Sektörel güven endekslerine baktığımızda mevsim etkilerinden arındırılmış hizmet sektörü güven endeksinin Ağustos ayında %9,7 azalarak 91,06 değerine; perakende ticaret sektörü güven endeksinin %2,3 azalarak 101,19 değerine ve inşaat sektörü güven endeksinin %4,2 azalarak 79,43 değerine düştüğünü ve iyi sinyaller vermediğini gördük.
Türk-İş’in açıkladığı ve TÜFE’nin öncüsü olan değerlendirilen gıda enflasyonunda son on iki ay itibariyle artış oranı %1,27 oldu. Yıllık ortalama artış oranı ise %7,80 olarak hesaplandı. Merkez Bankası Para Politikası Kurulu açıklama metnindeki enflasyon beklentisini doğrular nitelikteydi.
Yurt dışında yerleşik kişilerin 19 Ağustos itibarıyla portföyünde bir önceki hafta 42,580 milyar dolar olan hisse stok miktarı 42,549 milyar dolara inerken, 36,231 milyar dolar olan DİBS stok miktarı 36,619 milyar dolara, 1,004 milyar dolar olan özel sektör tahvil ve bonoları ise 1,015 milyar dolara yükseldi. Piyasa fiyatı ve kur hareketlerinden arındırılmış olarak hesaplandığında hisse senedi değerinde 62,1 milyon dolar, DİBS değerinde ise 105,9 milyon dolar düşüş gerçekleşirken, özel sektör tahvil ve bonolarında ise 11,2 milyon dolar artış gözlendi.

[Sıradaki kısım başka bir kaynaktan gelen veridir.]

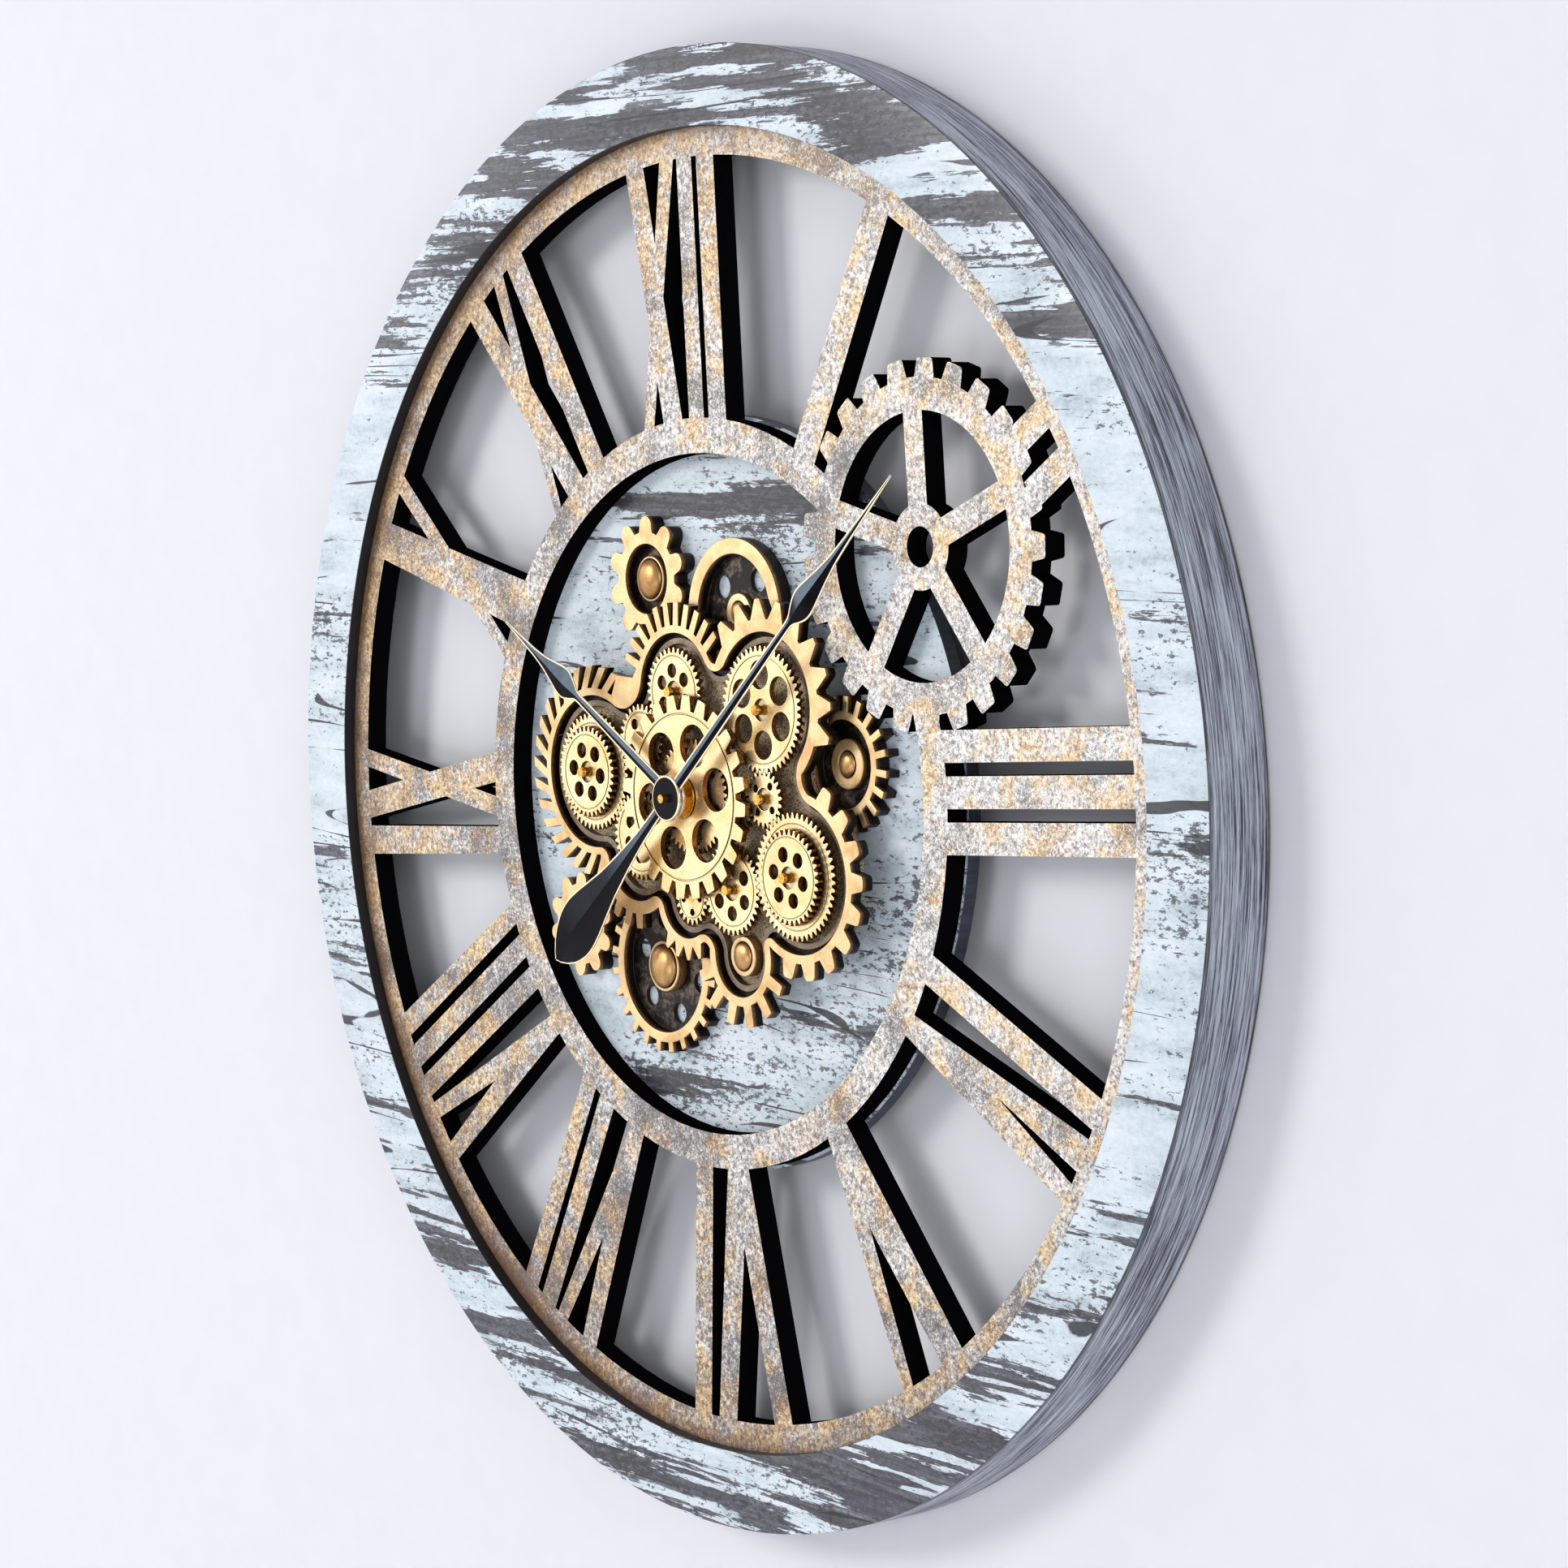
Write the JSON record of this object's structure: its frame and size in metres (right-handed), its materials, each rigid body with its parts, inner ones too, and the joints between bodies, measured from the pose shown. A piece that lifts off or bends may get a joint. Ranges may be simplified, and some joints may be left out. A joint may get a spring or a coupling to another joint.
{
  "type": "skeleton wall clock",
  "caption": "Round skeleton wall clock with cut-out numerals, a wood-print rim and centre, and a train of turning gears behind the hands.",
  "frame": {"origin": "centre of the clock's bounding box, which lies on the axis of the hands", "axes": "+X towards three o'clock, +Z towards twelve o'clock, +Y from the viewer to the wall"},
  "size_m": [0.6099, 0.047, 0.61],
  "materials": {
    "wood_face": "satin print of weathered pale blue boards",
    "wood_side": "brushed blue-grey",
    "plate": "distressed gold and grey with black edges",
    "gold": "satin champagne gold with dark patina",
    "bronze": "dark bronze",
    "floor": "textured dull bronze",
    "gear": "polished pale gold",
    "brass": "polished",
    "copper": "satin copper bronze",
    "hand": "gunmetal with pale gold edges",
    "steel": "zinc plated",
    "black_plastic": "moulded",
    "grey_plastic": "moulded",
    "cell": "plain sleeve",
    "board": "circuit board"
  },
  "bodies": {
    "case": {"aa_cells": "cell", "axle_pins": "brass", "bezel": "gold", "cell_contacts": "steel", "cell_holder": "black_plastic", "centre_disc": "wood_face", "centre_nut": "brass", "centre_sleeve": "brass", "centre_washer": "brass", "channel_liner": "bronze", "disc_screws": "steel", "face_ring": "wood_face", "floor_plate": "floor", "hanger_plate": "steel", "hanger_screws": "steel", "housing_rivets": "steel", "large_caps": "copper", "motor_can": "steel", "motor_case": "grey_plastic", "movement_bush": "brass", "movement_case": "black_plastic", "movement_lid": "black_plastic", "numeral_plate": "plate", "ornament_bottom_gear": "gold", "ornament_corner_gear": "gold", "ornament_screws": "steel", "ornament_side_gear": "gold", "ornament_top_gear": "gold", "ornament_top_ring": "gold", "quartz_board": "board", "quartz_coil": "copper", "side_hoop": "wood_side", "small_caps": "copper", "standoff_screws": "steel", "standoffs": "brass", "switch_body": "black_plastic"},
    "minute_hand_set": {"minute_hand": "hand", "minute_arbor": "brass"},
    "hour_hand_set": {"hour_hand": "hand", "hour_pipe": "brass"},
    "centre_set": {"centre_gear": "gear", "centre_fine_gear": "gear"},
    "left_set": {"left_gear": "gear", "left_top_gear": "gear"},
    "low_right_set": {"low_right_gear": "gear", "low_right_top_gear": "gear"},
    "low_left_set": {"low_left_gear": "gear"},
    "idler_set": {"left_idler": "gear"},
    "up_left_set": {"up_left_gear": "gear"},
    "up_right_set": {"up_right_gear": "gear"},
    "right_set": {"right_pinion": "gear"},
    "hidden_set": {"hidden_idler": "gear"},
    "lower_set": {"lower_gear": "gear"},
    "drive_set": {"drive_pinion": "gear", "motor_shaft": "steel"},
    "setting_set": {"setting_wheel": "grey_plastic"},
    "cell_cover_set": {"cell_cover": "black_plastic"},
    "holder_cover_set": {"holder_cover": "black_plastic"},
    "slider_set": {"switch_slider": "grey_plastic"}
  },
  "joints": [
    {"name": "minute_turn", "type": "hinge", "parent": "case", "child": "minute_hand_set", "pos_m": [0, 0, 0], "axis": [0, -1, 0], "continuous": true},
    {"name": "hour_turn", "type": "hinge", "parent": "case", "child": "hour_hand_set", "pos_m": [0, 0, 0], "axis": [0, -1, 0], "continuous": true},
    {"name": "setting_turn", "type": "hinge", "parent": "case", "child": "setting_set", "pos_m": [0.014, 0, 0.014], "axis": [0, -1, 0], "continuous": true},
    {"name": "centre_turn", "type": "hinge", "parent": "case", "child": "centre_set", "pos_m": [0, 0, 0], "axis": [0, -1, 0], "continuous": true},
    {"name": "low_left_turn", "type": "hinge", "parent": "case", "child": "low_left_set", "pos_m": [-0.03789, 0, -0.01566], "axis": [0, -1, 0], "continuous": true},
    {"name": "left_turn", "type": "hinge", "parent": "case", "child": "left_set", "pos_m": [-0.0695, 0, 0.012], "axis": [0, -1, 0], "continuous": true},
    {"name": "idler_turn", "type": "hinge", "parent": "case", "child": "idler_set", "pos_m": [-0.03361, 0, 0.02448], "axis": [0, -1, 0], "continuous": true},
    {"name": "up_left_turn", "type": "hinge", "parent": "case", "child": "up_left_set", "pos_m": [-0.0085, 0, 0.0435], "axis": [0, -1, 0], "continuous": true},
    {"name": "hidden_turn", "type": "hinge", "parent": "case", "child": "hidden_set", "pos_m": [0.03014, 0, -0.00725], "axis": [0, -1, 0], "continuous": true},
    {"name": "right_turn", "type": "hinge", "parent": "case", "child": "right_set", "pos_m": [0.0484, 0, -0.002], "axis": [0, -1, 0], "continuous": true},
    {"name": "up_right_turn", "type": "hinge", "parent": "case", "child": "up_right_set", "pos_m": [0.0501, 0, 0.03396], "axis": [0, -1, 0], "continuous": true},
    {"name": "low_right_turn", "type": "hinge", "parent": "case", "child": "low_right_set", "pos_m": [0.0658, 0, -0.03352], "axis": [0, -1, 0], "continuous": true},
    {"name": "lower_turn", "type": "hinge", "parent": "case", "child": "lower_set", "pos_m": [0.02309, 0, -0.03853], "axis": [0, -1, 0], "continuous": true},
    {"name": "drive_turn", "type": "hinge", "parent": "case", "child": "drive_set", "pos_m": [-0.00465, 0, -0.04233], "axis": [0, -1, 0], "continuous": true},
    {"name": "cell_cover_slide", "type": "slide", "parent": "case", "child": "cell_cover_set", "axis": [0, 0, -1], "range_m": [0, 0.022]},
    {"name": "holder_cover_slide", "type": "slide", "parent": "case", "child": "holder_cover_set", "axis": [1, 0, 0], "range_m": [0, 0.06]},
    {"name": "switch_slide", "type": "slide", "parent": "case", "child": "slider_set", "axis": [1, 0, 0], "range_m": [0, 0.003]}
  ],
  "couplings": [
    {"joint": "hour_turn", "follows": "minute_turn", "ratio": 0.083333},
    {"joint": "setting_turn", "follows": "minute_turn", "ratio": -1},
    {"joint": "low_left_turn", "follows": "centre_turn", "ratio": -1.2778},
    {"joint": "left_turn", "follows": "centre_turn", "ratio": 0.95833},
    {"joint": "idler_turn", "follows": "centre_turn", "ratio": -1.6429},
    {"joint": "up_left_turn", "follows": "centre_turn", "ratio": 1.3143},
    {"joint": "hidden_turn", "follows": "centre_turn", "ratio": -2.875},
    {"joint": "right_turn", "follows": "centre_turn", "ratio": 2.0909},
    {"joint": "up_right_turn", "follows": "centre_turn", "ratio": -0.92},
    {"joint": "low_right_turn", "follows": "centre_turn", "ratio": -0.92},
    {"joint": "lower_turn", "follows": "centre_turn", "ratio": 1.2778},
    {"joint": "drive_turn", "follows": "centre_turn", "ratio": -2.3}
  ]
}
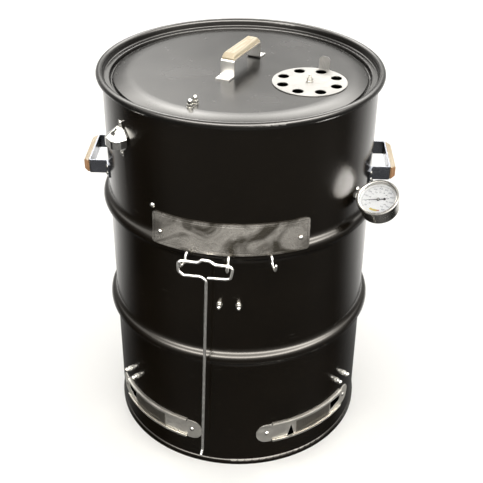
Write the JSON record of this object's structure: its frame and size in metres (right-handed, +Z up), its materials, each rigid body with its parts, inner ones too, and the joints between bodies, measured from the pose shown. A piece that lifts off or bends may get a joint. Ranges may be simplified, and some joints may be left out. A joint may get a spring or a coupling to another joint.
{
  "type": "upright drum smoker",
  "caption": "Upright drum smoker: open-head steel drum with lift-off lid, wood-grip handles, dial thermometer, rotary lid vent, sliding air intakes, hooks and lifting tool.",
  "frame": {"origin": "on the drum's axis, in the plane of the bottom chime's foot", "axes": "+Z up along the drum's axis, -Y towards the front where the nameplate is, +X to the viewer's right"},
  "size_m": [0.673, 0.6466, 0.8935],
  "materials": {
    "body_enamel": "satin",
    "lid_enamel": "gloss",
    "stainless": "brushed",
    "bright_plate": "polished",
    "zinc": "bright",
    "grate_wire": "satin",
    "basket_steel": "matt",
    "pan_steel": "satin",
    "oiled_wood": "oiled",
    "clear_glass": "clear",
    "dial_face": "matt",
    "needle_paint": "matt"
  },
  "bodies": {
    "drum": {"drum_shell": "body_enamel", "drum_bottom": "body_enamel", "nameplate": "stainless", "nameplate_screws": "zinc", "nameplate_nuts": "zinc", "tool_hooks": "zinc", "tool_hook_nuts": "zinc", "left_handle_bracket": "stainless", "left_handle_grip": "oiled_wood", "right_handle_bracket": "stainless", "right_handle_grip": "oiled_wood", "side_grip_screws": "zinc", "side_handle_bolts": "zinc", "side_handle_nuts": "zinc", "left_intake_base": "stainless", "right_intake_base": "stainless", "intake_screws": "zinc", "intake_nuts": "zinc", "bottle_opener": "bright_plate", "opener_screws": "zinc", "opener_nuts": "zinc", "thermometer_fitting": "stainless", "thermometer_lock_nut": "zinc", "grate_pegs": "zinc", "grate_peg_nuts": "zinc", "lower_grate_brackets": "stainless", "basket_brackets": "stainless", "bracket_bolts": "zinc", "bracket_acorn_nuts": "zinc"},
    "lid": {"lid_panel": "lid_enamel", "lid_handle_bracket": "stainless", "lid_handle_grip": "oiled_wood", "lid_grip_screws": "zinc", "lid_handle_screws": "zinc", "lid_handle_nuts": "zinc", "vent_bolt": "zinc", "vent_nut": "zinc", "lid_hook": "stainless", "lid_hook_bolts": "zinc", "lid_hook_nuts": "zinc"},
    "vent_damper": {"vent_disc": "stainless"},
    "left_shutter": {"left_intake_shutter": "stainless"},
    "right_shutter": {"right_intake_shutter": "stainless"},
    "thermometer": {"thermometer_stem": "stainless", "thermometer_case": "stainless", "thermometer_bezel": "bright_plate", "thermometer_dial": "dial_face", "thermometer_glass": "clear_glass"},
    "needle": {"thermometer_needle": "needle_paint"},
    "lifting_tool": {"lifting_tool": "zinc"},
    "cooking_grate": {"cooking_grate": "grate_wire", "cooking_grate_handles": "grate_wire"},
    "lower_grate": {"lower_grate": "grate_wire"},
    "basket": {"charcoal_basket": "basket_steel", "basket_handle": "basket_steel", "basket_bolts": "zinc", "basket_bolt_nuts": "zinc"},
    "basket_grate": {"basket_grate": "basket_steel"},
    "ash_pan": {"ash_pan": "pan_steel"}
  },
  "joints": [
    {"name": "lid_lift", "type": "slide", "parent": "drum", "child": "lid", "axis": [0, 0, 1], "range_m": [0, 0.25]},
    {"name": "vent_turn", "type": "hinge", "parent": "lid", "child": "vent_damper", "pos_m": [0.14314, -0.06076, 0.845], "axis": [0, 0, 1], "continuous": true},
    {"name": "left_shutter_slide", "type": "hinge", "parent": "drum", "child": "left_shutter", "pos_m": [0, 0, 0.0867], "axis": [0, 0, 1], "range_deg": [-9, 11]},
    {"name": "right_shutter_slide", "type": "hinge", "parent": "drum", "child": "right_shutter", "pos_m": [0, 0, 0.0867], "axis": [0, 0, 1], "range_deg": [-11, 9]},
    {"name": "thermometer_swivel", "type": "hinge", "parent": "drum", "child": "thermometer", "pos_m": [0.29401, -0.16264, 0.633], "axis": [0.875, -0.4841, 0], "range_deg": [-60, 60]},
    {"name": "needle_turn", "type": "hinge", "parent": "thermometer", "child": "needle", "pos_m": [0.29401, -0.16264, 0.633], "axis": [-0.2317, -0.4189, 0.878], "range_deg": [-247, 23]},
    {"name": "tool_lift_out", "type": "slide", "parent": "drum", "child": "lifting_tool", "axis": [-0.0975, -0.6941, 0.7132], "range_m": [0, 0.2]},
    {"name": "cooking_grate_lift", "type": "slide", "parent": "drum", "child": "cooking_grate", "axis": [0, 0, 1], "range_m": [0, 0.12]},
    {"name": "lower_grate_lift", "type": "slide", "parent": "drum", "child": "lower_grate", "axis": [0, 0, 1], "range_m": [0, 0.15]},
    {"name": "basket_lift", "type": "slide", "parent": "drum", "child": "basket", "axis": [0, 0, 1], "range_m": [0, 0.07]},
    {"name": "basket_grate_lift", "type": "slide", "parent": "basket", "child": "basket_grate", "axis": [0, 0, 1], "range_m": [0, 0.08]},
    {"name": "ash_pan_lift", "type": "slide", "parent": "drum", "child": "ash_pan", "axis": [0, 0, 1], "range_m": [0, 0.08]}
  ]
}
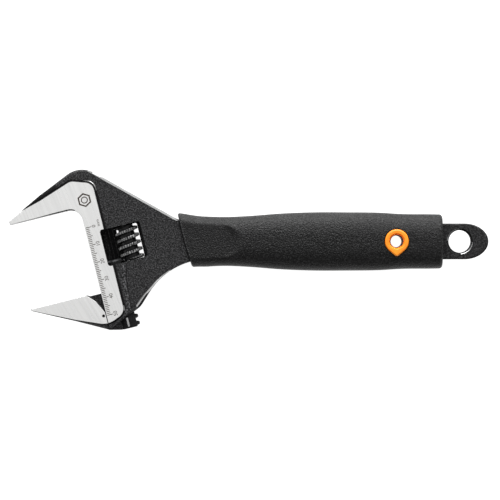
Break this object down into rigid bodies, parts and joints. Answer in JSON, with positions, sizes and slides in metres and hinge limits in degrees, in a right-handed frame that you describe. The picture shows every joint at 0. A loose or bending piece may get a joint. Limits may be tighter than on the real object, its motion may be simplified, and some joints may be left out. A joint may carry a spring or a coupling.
{
  "type": "adjustable wrench",
  "caption": "Adjustable wrench with a wide slanted jaw, a worm-driven sliding jaw, a scale strip, a soft black grip with an orange tether collar and a hang hole.",
  "frame": {"origin": "centre of the hang hole, on the tool's mid-plane", "axes": "+X from the head towards the tail along the handle, +Z out of the side that carries the scale, +Y across the handle towards the fixed jaw"},
  "size_m": [0.267, 0.0894, 0.022],
  "materials": {
    "forged_black": "fine-textured black coating",
    "ground_steel": "ground, fine parallel lines",
    "worm_steel": "blackened, worn on the crests",
    "pin_steel": "satin",
    "spring_steel": "satin",
    "hard_plastic": "matte",
    "soft_grip": "fine leather-like grain",
    "orange_plastic": "semi-gloss"
  },
  "bodies": {
    "frame": {"body_forging": "forged_black", "worm_pin": "pin_steel", "worm_spring": "spring_steel", "grip_core": "hard_plastic", "grip_cover": "soft_grip", "eyelet_front": "orange_plastic", "eyelet_back": "orange_plastic"},
    "jaw": {"movable_jaw": "ground_steel"},
    "worm": {"knurl": "worm_steel"}
  },
  "joints": [
    {"name": "jaw_slide", "type": "slide", "parent": "frame", "child": "jaw", "axis": [-0.2419, 0.9703, 0], "range_m": [0, 0.048]},
    {"name": "worm_spin", "type": "hinge", "parent": "frame", "child": "worm", "pos_m": [-0.18454, -0.00062, 0], "axis": [-0.2419, 0.9703, 0], "range_deg": [-4327, 5]}
  ],
  "couplings": [
    {"joint": "worm_spin", "follows": "jaw_slide", "rad_per_m": -1570.8}
  ]
}
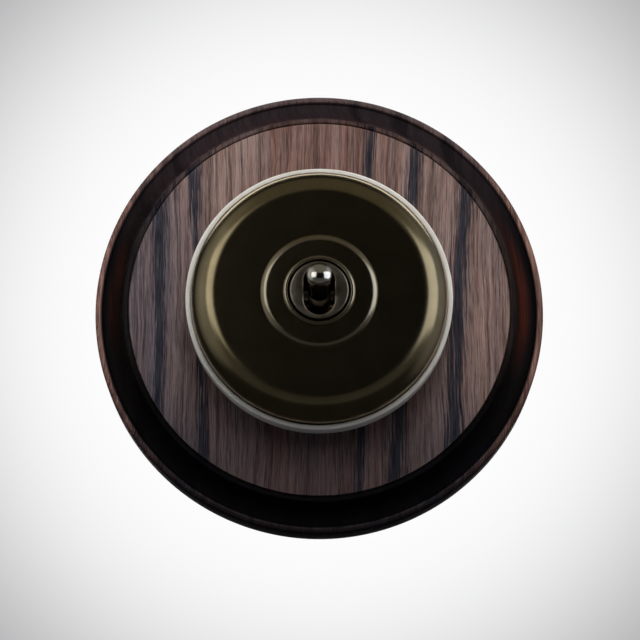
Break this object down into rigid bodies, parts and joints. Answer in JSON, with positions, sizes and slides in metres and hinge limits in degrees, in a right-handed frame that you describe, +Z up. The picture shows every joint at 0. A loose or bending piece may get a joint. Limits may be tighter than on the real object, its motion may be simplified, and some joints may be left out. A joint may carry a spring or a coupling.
{
  "type": "light switch",
  "caption": "Round toggle light switch: dark domed metal cover on a white porcelain base, mounted on a turned dark oak wall block, with a small metal lever in a slotted bush.",
  "frame": {"origin": "centre of the wooden block's back face, on the wall", "axes": "+Z up the wall, +Y into the wall, so that the switch faces -Y, +X to the right"},
  "size_m": [0.15, 0.0553, 0.15],
  "materials": {
    "stained_oak": "dark stained and polished open grain oak",
    "white_porcelain": "white gloss glaze",
    "antique_bronze": "satin dark bronze lacquer on spun brass",
    "dark_nickel": "satin dark nickel plate",
    "polished_nickel": "polished nickel plate",
    "zinc_steel": "zinc plated steel",
    "spring_steel": "drawn spring wire",
    "brass": "plain machined brass",
    "contact_silver": "silver alloy contact face",
    "black_moulding": "black phenolic moulding",
    "white_nylon": "natural nylon",
    "red_fibre": "vulcanised fibre"
  },
  "bodies": {
    "fixed": {"pattress": "stained_oak", "porcelain_base": "white_porcelain", "dome_cover": "antique_bronze", "base_screws": "zinc_steel", "base_washers": "red_fibre", "strap_screws": "zinc_steel", "strap_nuts": "zinc_steel", "switch_strap": "zinc_steel", "dolly_bush": "dark_nickel", "bush_nut": "brass", "pivot_pin": "zinc_steel", "rocker_pin": "zinc_steel", "common_bracket": "brass", "throw_contact_lower": "brass", "throw_contact_upper": "brass", "fixed_contacts": "contact_silver", "switch_case": "black_moulding", "case_rivets": "brass", "terminal_lower": "brass", "terminal_common": "brass", "terminal_upper": "brass", "terminal_screws": "zinc_steel", "earth_terminal": "brass", "earth_screw": "zinc_steel"},
    "lever": {"dolly": "polished_nickel", "plunger_spring": "spring_steel"},
    "plunger_body": {"plunger": "white_nylon"},
    "rocker_body": {"rocker": "brass", "moving_contacts": "contact_silver"}
  },
  "joints": [
    {"name": "lever_tilt", "type": "hinge", "parent": "fixed", "child": "lever", "pos_m": [0, -0.0363, 0], "axis": [1, 0, 0], "range_deg": [0, 24]},
    {"name": "rocker_tilt", "type": "hinge", "parent": "fixed", "child": "rocker_body", "pos_m": [0, -0.022, 0], "axis": [1, 0, 0], "range_deg": [-20, 0]},
    {"name": "plunger_slide", "type": "slide", "parent": "lever", "child": "plunger_body", "axis": [0, -0.9781, 0.2079], "range_m": [0, 0.0005], "stiffness_N_per_m": 200, "springref_m": -0.001, "deforming": ["plunger_spring"]}
  ],
  "couplings": [
    {"joint": "rocker_tilt", "follows": "lever_tilt", "ratio": -0.83333}
  ]
}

Dün Almanya'da 2. Çeyrek final büyümesinin beklentiler seviyesinde %0,4 gelerek ekonominin gücüne işaret ettiğini belirtmiş ve açıklanacak IFO Endeksi’nin de bu konuda bir şeyler söyleyeceğini belirtmiştim. IFO Endeksi, beklenti 108,5 (önceki: 108,3) altında kalarak 106,2 olarak gerçekleşti. PMI verisinde son dönemlerde görülen olumlu performans IFO Endeksinin yükseleceği beklentisini yaratmıştı. Almanya'nın Brexit sürecinden bir miktar olumsuz etkilendiğini göstermesi açısından önemli. IMF, Almanya'nın 2016 yıl büyümesini %1,5 olarak tahmin etmekte.
ABD'de dayanıklı tüketim malı siparişleri Temmuz ayında %4,4 oranında artış ile piyasa beklentisi %3,4’ü aştı. Temmuz ayına ait hizmet PMI verisi ise 51.8 olan beklentinin altında 50.9 olarak açıklandı.